2025-05-11 14:13:30 +00:00

127 lines
4.6 KiB
Python

"""Tests for CLI input readers."""
import json
from pathlib import Path
import pytest
from veritext.cli.readers import TextPair, read_jsonl, read_paired_jsonl
class TestTextPair:
def test_create_text_pair(self) -> None:
pair = TextPair(candidate="hello", reference="world")
assert pair.candidate == "hello"
assert pair.reference == "world"
class TestReadJsonl:
def test_read_valid_jsonl(self, tmp_path: Path) -> None:
data = [
{"candidate": "foo", "reference": "bar"},
{"candidate": "baz", "reference": "qux"},
]
jsonl_file = tmp_path / "data.jsonl"
jsonl_file.write_text("\n".join(json.dumps(d) for d in data))

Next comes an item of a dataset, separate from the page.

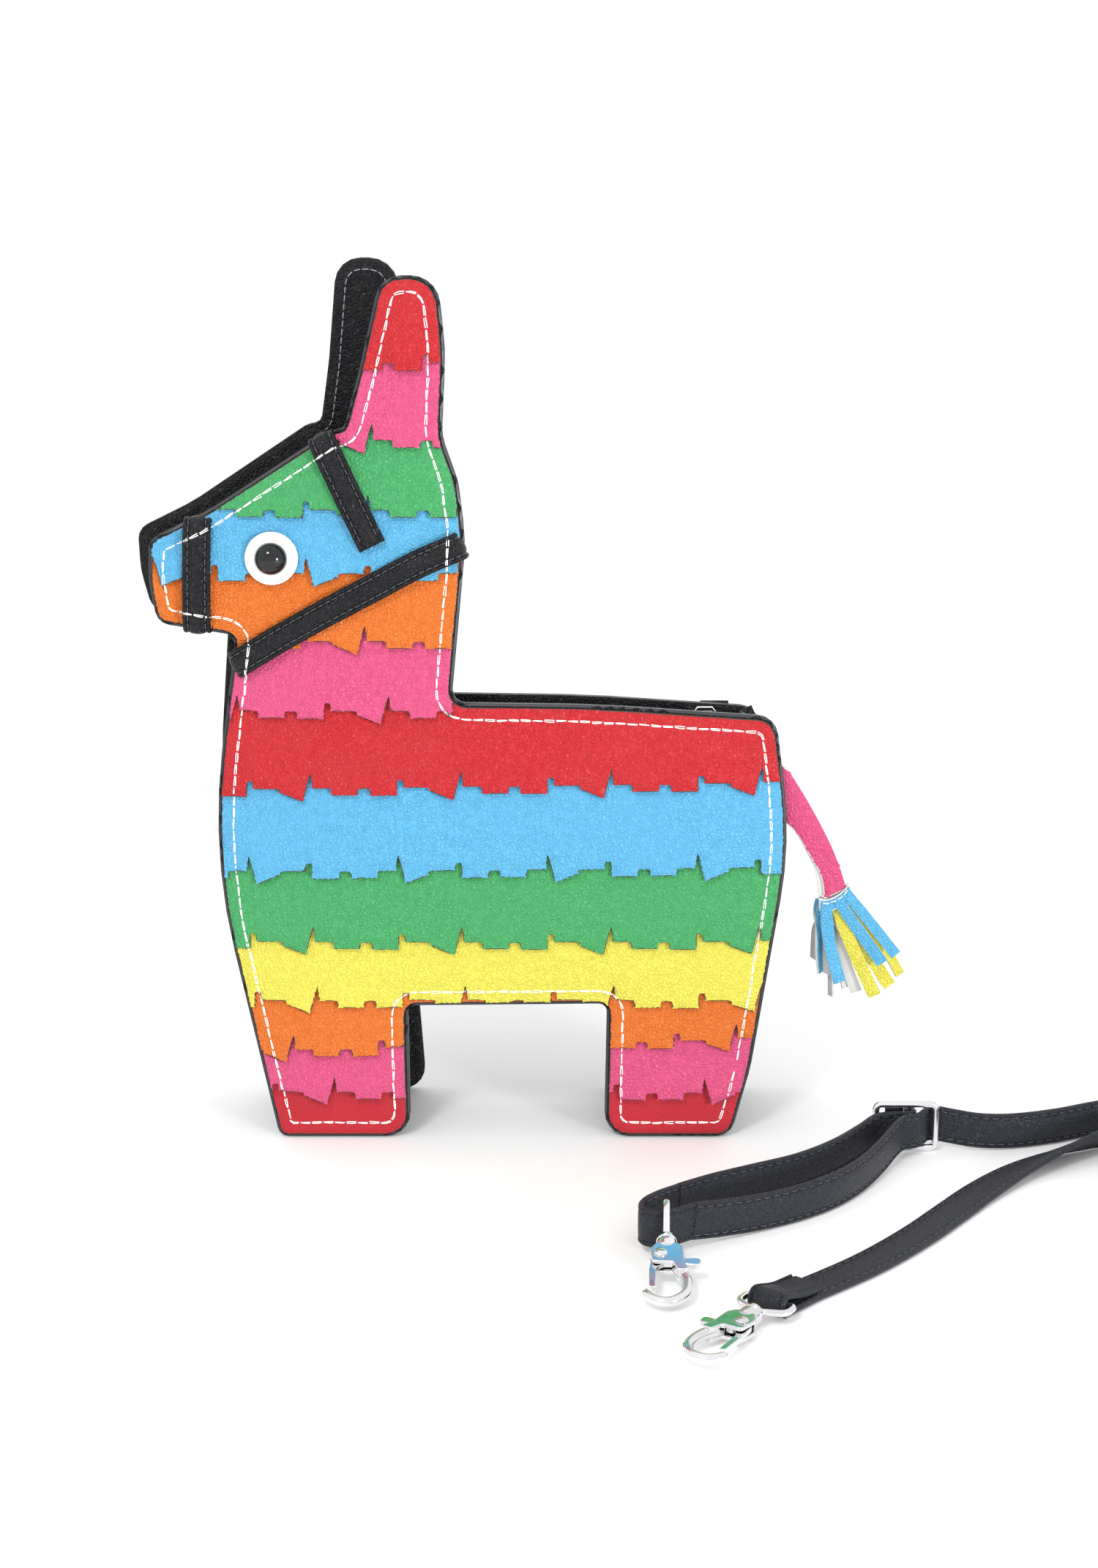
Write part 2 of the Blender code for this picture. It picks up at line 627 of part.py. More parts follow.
def add_zip(bag):
    """Tapes, teeth, stops, and a slider with its puller lying back along the closed zip."""
    for name, side in {"front": -1, "back": 1}.items():
        tape = [(ZIP_START - 3.4, side * ZIP_TAPE_Y), (ZIP_END + 3.2, side * ZIP_TAPE_Y),
                (ZIP_END + 3.2, side * 2.5), (ZIP_START - 3.4, side * 2.5)]
        bag.add("zip_tape_" + name, plate([tape], -1.0, 0.0), "black", None, (0, MIDDLE_Y, ZIP_Z))
        teeth = plate([comb(side, ZIP_START, ZIP_END - 2)], -0.9, 0.9)
        bag.add("zip_teeth_" + name, teeth, "black", None, (0, MIDDLE_Y, ZIP_Z))
    stop = joined(box((-1, -2.2, -1.6), (1, 2.2, 1.6)), box((-1.6, -1.4, -1.5), (1.6, 1.4, 1.5)))
    bag.add("zip_top_stop", stop.copy(), "metal", None, (ZIP_END + 0.4, MIDDLE_Y, ZIP_Z))
    bag.add("zip_bottom_stop", stop, "metal", None, (ZIP_START - 1.95, MIDDLE_Y, ZIP_Z))

    base = 1.2
    body = [(-4.6, -2.6, 1), (-3.0, -3.8, 1), (3.0, -3.8, 1), (4.6, -2.6, 1), (4.6, 2.6, 1), (3.0, 3.8, 1),
            (-3.0, 3.8, 1), (-4.6, 2.6, 1)]
    slab = plate([rounded(body)], base, base + 1.2)
    arch = [(-3.4, 0.0), (-3.4, 2.6), (-2.4, 3.9), (2.4, 3.9), (3.4, 2.6), (3.4, 0.0), (2.1, 0.0),
            (2.1, 2.5), (-2.1, 2.5), (-2.1, 0.0)]
    bridge = plate([arch], -0.7, 0.7)
    bridge.transform(Matrix.Rotation(math.pi / 2, 4, "X"))
    bridge.transform(Matrix.Translation((0, 0, (base + 0.7) * MM)))
    bag.add("zip_slider", joined(slab, bridge), "metal", None, (SLIDER_X, MIDDLE_Y, ZIP_Z))
    hinge = bag.frame("zip_puller_hinge", (SLIDER_X, MIDDLE_Y, ZIP_Z + base + 1.2 + 1.05), (0, 0, 0))
    tab = [(0.6, -2.5, 0.6), (0.6, 2.5, 0.6), (-8.0, 2.5, 2), (-10.0, 3.3, 2), (-22.0, 3.3, 3), (-22.0, -3.3, 3),
           (-10.0, -3.3, 2), (-8.0, -2.5, 2)]
    eye = [(-0.6, -1.3), (-5.4, -1.3), (-5.4, 1.3), (-0.6, 1.3)]
    grip = circle(-17.6, 0, 1.6)
    bag.add("zip_puller", plate([rounded(tab), eye, grip], -0.55, 0.55), "metal", hinge)


def d_outline(width, depth, corner):
    """A D-shaped ring round its straight bar, which lies on the Y axis."""
    half = width / 2
    return [(0, half, 1.2), (depth * 0.45, half, corner), (depth, half * 0.28, corner * 0.6),
            (depth, -half * 0.28, corner * 0.6), (depth * 0.45, -half, corner), (0, -half, 1.2)]


def add_bag_rings(bag):
    """Two D-rings in leather loops on the back, where the strap's hooks clip on."""
    wire_r = BAG_RING_WIRE
    for name, x in BAG_RING_X.items():
        s = BAG_RING_S
        hinge = bag.frame("ring_hinge_" + name, (x, s, -2.7), (0, 0, -math.pi / 2), bag.back)
        line = [(px, py, 0) for px, py in rounded(d_outline(14.0, 12.0, 4.0))]
        bag.add("d_ring_" + name, wire(line, wire_r, closed=True), "metal", hinge)
        side = [(-14.0, 0.0, 0.3), (0.0, 0.0, 1.0), (2.6, 1.2, 1.6), (2.6, 3.9, 1.8), (0.0, 5.0, 1.8),
                (-3.4, 1.7, 3.0), (-14.0, 1.7, 0.3)]
        loop = plate([rounded(side), circle(0, 2.4, wire_r + GAP, 12)], -4.6, 4.6)
        loop.transform(Matrix.Rotation(math.pi / 2, 4, "X"))
        loop.transform(Matrix.Rotation(math.pi, 4, "X"))
        patch = bag.frame("tab_place_" + name, (x, s, -0.3), (0, 0, -math.pi / 2), bag.back)
        bag.add("tab_" + name, loop, "black", patch)


def clasp_body():
    """The hook: a barrel, two cheeks with a slot for the lever, and a round claw."""
    cheeks = [(4.6, -3.0, 1), (7.0, -4.6, 1.5), (14.0, -4.9, 2), (18.2, -6.2, 1), (18.6, -3.0, 1),
              (14.6, -1.6, 1), (14.4, 4.0, 1.5), (8.0, 4.8, 2), (4.6, 3.0, 1)]
    hook = joined(plate([rounded(cheeks)], -2.3, 2.3), rod((0, 0, 0), (6, 0, 0), 3.0))
    claw = smooth_route([(15.6, -3.6, 0), (18.0, -4.7, 0), (22.5, -5.6, 0), (27.5, -4.9, 0), (31.0, -1.2, 0),
                         (30.8, 2.6, 0), (28.6, 5.2, 0), (25.6, 6.1, 0)], 1.9)
    hook = joined(hook, wire(claw, 1.7, sides_level=2))
    slot = [(6.8, -8), (13.7, -8), (13.7, -1.2), (22, -1.2), (22, 8), (6.8, 8)]
    hook = without(hook, plate([slot], -1.1, 1.1), rod((*LEVER_PIN, -4), (*LEVER_PIN, 4), 1.25, 12))
    hole = joined(rod((-1, 0, 0), (2.2, 0, 0), 1.5, 12), rod((1.7, 0, 0), (4.6, 0, 0), 2.3, 12))
    return without(hook, hole)


def clasp_lever():
    """The sprung gate: its arm closes the claw and its thumb tab sticks out behind."""
    px, py = LEVER_PIN
    arm = [(8.0, 1.6, 1.2), (8.6, 4.2, 1.5), (16.0, 5.0, 4), (24.9, 5.0, 1), (25.2, 3.2, 1), (15.0, 2.9, 3),
           (13.2, 0.8, 1), (13.2, -4.6, 0.8), (14.0, -9.6, 1.8), (10.2, -9.6, 1.8), (10.5, -4.6, 0.8),
           (10.5, -0.6, 1)]
    local = [(x - px, y - py, r) for x, y, r in arm]
    return plate([rounded(local), circle(0, 0, 1.25, 12)], -0.8, 0.8)


def clasp_ring():
    """A D-ring with the swivel's stem and head, in one piece."""
    shoulder = RING_BAR + 4.9
    loop = [(RING_BAR, RING_HALF, 1.6), (shoulder, RING_HALF, 3), (-1.5, 1.6, 1.5), (-1.5, -1.6, 1.5),
            (shoulder, -RING_HALF, 3), (RING_BAR, -RING_HALF, 1.6)]
    line = [(x, y, 0) for x, y in rounded(loop)]
    stem = joined(rod((-1.2, 0, 0), (2.4, 0, 0), 1.15, 12), rod((2.1, 0, 0), (3.8, 0, 0), 1.95, 12))
    return joined(wire(line, BAR_R, closed=True), stem)


def add_clasp(bag, number, location, rotation, ring_roll):
    """One swivel hook: ring, body, lever and rivet."""
    place = bag.frame("clasp_%d_place" % number, location, rotation)
    turn = bag.frame("clasp_%d_turn" % number, (0, 0, 0), (ring_roll, 0, 0), place)
    bag.add("clasp_%d_ring" % number, clasp_ring(), "metal", turn)
    bag.add("clasp_%d_hook" % number, clasp_body(), "metal", place)
    bag.add("clasp_%d_lever" % number, clasp_lever(), "metal", place, (*LEVER_PIN, 0))
    rivet = joined(rod((0, 0, -2.9), (0, 0, 2.9), 0.95, 12), rod((0, 0, -3.2), (0, 0, -2.6), 1.9, 12),
                   rod((0, 0, 2.6), (0, 0, 3.2), 1.9, 12))
    bag.add("clasp_%d_rivet" % number, rivet, "metal", place, (*LEVER_PIN, 0))


def add_buckle(bag):
    """The slider: a frame on edge round the strap, with a centre bar."""
    half, tall = BUCKLE_HALF
    frame = [(-half, -tall, 2), (-half, tall, 2), (half, tall, 2), (half, -tall, 2)]
    line = [(x, z, 0) for x, z in rounded(frame)]
    body = joined(wire(line, 1.1, closed=True), rod((0, -tall, 0), (0, tall, 0), BAR_R, 12))
    bag.add("buckle", body, "metal", None, BUCKLE_AT, (math.pi / 2, 0, 0))


def smooth_rolls(route, rolls, points):
    """The roll at each point, read from the nearest stretch of the route."""
    values = []
    for point in points:
        best = None
        for i in range(len(route) - 1):
            a, b = Vector(route[i]), Vector(route[i + 1])
            part = max(0.0, min(1.0, (point - a).dot(b - a) / (b - a).length_squared))
            off = (a.lerp(b, part) - point).length
            if best is None or off < best[0]:
                best = (off, rolls[i] + (rolls[i + 1] - rolls[i]) * part)
        values.append(best[1])
    return values


# The strap's middle line: from clasp 1 to the buckle, from clasp 1 through the buckle to the coil,
# and from clasp 2 to the coil
ADJUSTER = [(49.4, -107.6, 8.3), (43.8, -112.0, 8.5), (38.9, -113.8, 8.6), (35.1, -110.9, 8.6),
            (35.6, -105.0, 8.5), (39.6, -98.8, 8.2), (46.5, -90.0, 6.9), (57.0, -80.8, 6.2),
            (70.0, -72.9, 6.1), (84.0, -64.6, 6.1), (96.0, -54.0, 6.3), (105.5, -43.0, 6.9),
            (111.6, -36.9, 8.1), (117.5, -35.9, 8.5), (121.3, -35.9, 8.5)]
MAIN = [(50.2, -107.1, 8.3), (60.0, -101.4, 6.9), (72.0, -95.0, 6.2), (84.0, -87.6, 6.1),
        (94.5, -78.6, 6.1), (103.5, -67.4, 6.3), (111.0, -55.0, 7.1), (116.0, -45.5, 8.1),
        (119.4, -39.8, 8.5), (122.4, -38.4, 8.5), (124.9, -37.0, 8.5), (126.9, -34.0, 8.5),
        (128.3, -31.3, 8.4), (131.0, -30.2, 8.2), (136.0, -30.9, 7.5), (145.0, -32.3, 6.5),
        (156.0, -31.4, 6.1), (170.0, -27.2, 6.1), (185.0, -20.2, 6.1), (200.0, -15.2, 6.1),
        (215.0, -13.3, 6.1), (231.0, -13.0, 6.1)]
FREE = [(79.6, -139.2, 1.3), (96.0, -124.3, 1.3), (107.5, -112.0, 1.3), (118.5, -98.5, 1.3),
        (128.0, -85.5, 1.3), (140.0, -69.5, 1.6), (153.5, -55.0, 2.2), (167.5, -44.2, 3.2),
        (181.0, -36.5, 4.3), (194.0, -29.8, 5.3), (205.0, -24.0, 6.1), (213.5, -19.9, 6.1),
        (221.0, -17.7, 6.1)]
FREE_ROLLS = [90, 90, 90, 90, 90, 90, 84, 74, 62, 44, 24, 0, 0]  # flat at the hook, on edge at the coil


def turned_end():
    """The buckle's end of the adjuster: half round the centre bar and a short way back."""
    x, y, z = BUCKLE_AT
    turns = [math.radians(d) for d in range(30, 181, 30)]
    bend = [(x + FOLD_R * math.sin(a), y - FOLD_R * math.cos(a), z) for a in turns]
    return bend + [(x - 2.9, y + 2.3, z), (x - 6.3, y + 2.2, z)]


def turned_start():
    """The free end at clasp 2: a short tail on top, which goes round the ring's bar and under it."""
    (x, y, z), (_, _, heading), _ = CLASP_2
    c, s = math.cos(heading), math.sin(heading)

    def place(along, height):
        return x + c * (RING_BAR - along), y + s * (RING_BAR - along), z + height

    tail_height = STRAP_THICK + GAP - FOLD_R
    path = [place(FOLD_TAIL, tail_height), place(FOLD_TAIL * 0.55, tail_height)]
    path.append(place(FOLD_R * 0.9, FOLD_R * 0.8))
    for degrees in range(90, -91, -30):
        turn = math.radians(degrees)
        path.append(place(-FOLD_R * math.cos(turn), FOLD_R * math.sin(turn)))
    return path


def add_strap(bag):
    """The strap: an adjuster loop, the run through the buckle, the free end, and the rest wound up."""
    adjuster = smooth_route(ADJUSTER, 4.5) + turned_end()
    main_run = smooth_route(MAIN, 5.0)
    for name, points in {"strap_adjuster": adjuster, "strap_main": main_run}.items():
        bag.add(name, ribbon(points, STRAP_WIDTH, STRAP_THICK, [0] * len(points)), "strap")

    start, run = turned_start(), smooth_route(FREE, 10.0)
    rolls = [90] * len(start) + smooth_rolls(FREE, FREE_ROLLS, run)
    bag.add("strap_free", ribbon(start + run, STRAP_WIDTH, STRAP_THICK, rolls, "MINIMUM"), "strap")

    bm = bmesh.new()
    bmesh.ops.create_cone(bm, cap_ends=True, segments=48, radius1=COIL_R * MM, radius2=COIL_R * MM,
                          depth=COIL_TALL * MM)
    coil = bpy.data.meshes.new("coil")
    bm.to_mesh(coil)
    bm.free()
    bag.add("strap_coil", coil, "strap", None, (*COIL_AT, COIL_TALL / 2))


def main():
    bag = Bag()
    add_panels(bag)
    add_gussets(bag)
    add_linings(bag)
    add_strips(bag)
    add_bridle(bag)
    add_eye(bag)
    add_tail(bag)
    add_zip(bag)
    add_bag_rings(bag)
    add_clasp(bag, 1, *CLASP_1)
    add_clasp(bag, 2, *CLASP_2)
    add_buckle(bag)
    add_strap(bag)


main()
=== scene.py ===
"""The looks of the donkey-shaped party bag: leather, stitches, fringes, bridle, eye, tail, zip and strap.

Lengths are in millimetres until they become points. A point on one side of the bag is (x, s, h): x along
the bag, s up the leaning panel, and h out from the panel's outer face.
"""
import math
import random

import bmesh
import bpy
import numpy as np
from mathutils import Matrix, Vector, noise
from mathutils.bvhtree import BVHTree
from mathutils.geometry import delaunay_2d_cdt


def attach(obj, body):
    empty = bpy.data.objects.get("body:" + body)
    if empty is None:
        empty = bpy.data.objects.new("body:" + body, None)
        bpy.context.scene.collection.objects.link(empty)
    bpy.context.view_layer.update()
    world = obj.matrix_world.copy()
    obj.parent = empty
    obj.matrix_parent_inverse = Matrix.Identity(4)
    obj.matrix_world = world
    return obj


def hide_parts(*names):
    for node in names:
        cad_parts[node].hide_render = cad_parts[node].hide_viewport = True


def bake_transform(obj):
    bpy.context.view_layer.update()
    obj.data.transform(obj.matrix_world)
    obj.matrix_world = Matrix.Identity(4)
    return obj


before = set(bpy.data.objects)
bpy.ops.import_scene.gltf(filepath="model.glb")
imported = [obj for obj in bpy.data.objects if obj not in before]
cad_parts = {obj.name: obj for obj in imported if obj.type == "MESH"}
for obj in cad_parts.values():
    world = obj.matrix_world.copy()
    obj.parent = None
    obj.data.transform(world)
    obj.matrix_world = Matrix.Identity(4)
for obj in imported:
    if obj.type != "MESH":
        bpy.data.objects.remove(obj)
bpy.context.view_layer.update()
SCENE = bpy.context.scene
MM = 0.001
RANDOM = random.Random(7)

PANEL = 3.0  # thickness of each panel
LEAN = math.radians(2.9)
LIFT = PANEL * math.sin(LEAN)
EAR_FOOT = 212  # how far up a panel its ear begins
RING_ROW = 121.0  # how far up the back the strap rings hinge
RING_PLACES = {"neck": -12.0, "rump": 62.0}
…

pairs = read_jsonl(jsonl_file)
assert len(pairs) == 2
assert pairs[0].candidate == "foo"
assert pairs[0].reference == "bar"
assert pairs[1].candidate == "baz"
assert pairs[1].reference == "qux"
def test_read_empty_file(self, tmp_path: Path) -> None:
jsonl_file = tmp_path / "empty.jsonl"
jsonl_file.write_text("")
pairs = read_jsonl(jsonl_file)
assert pairs == []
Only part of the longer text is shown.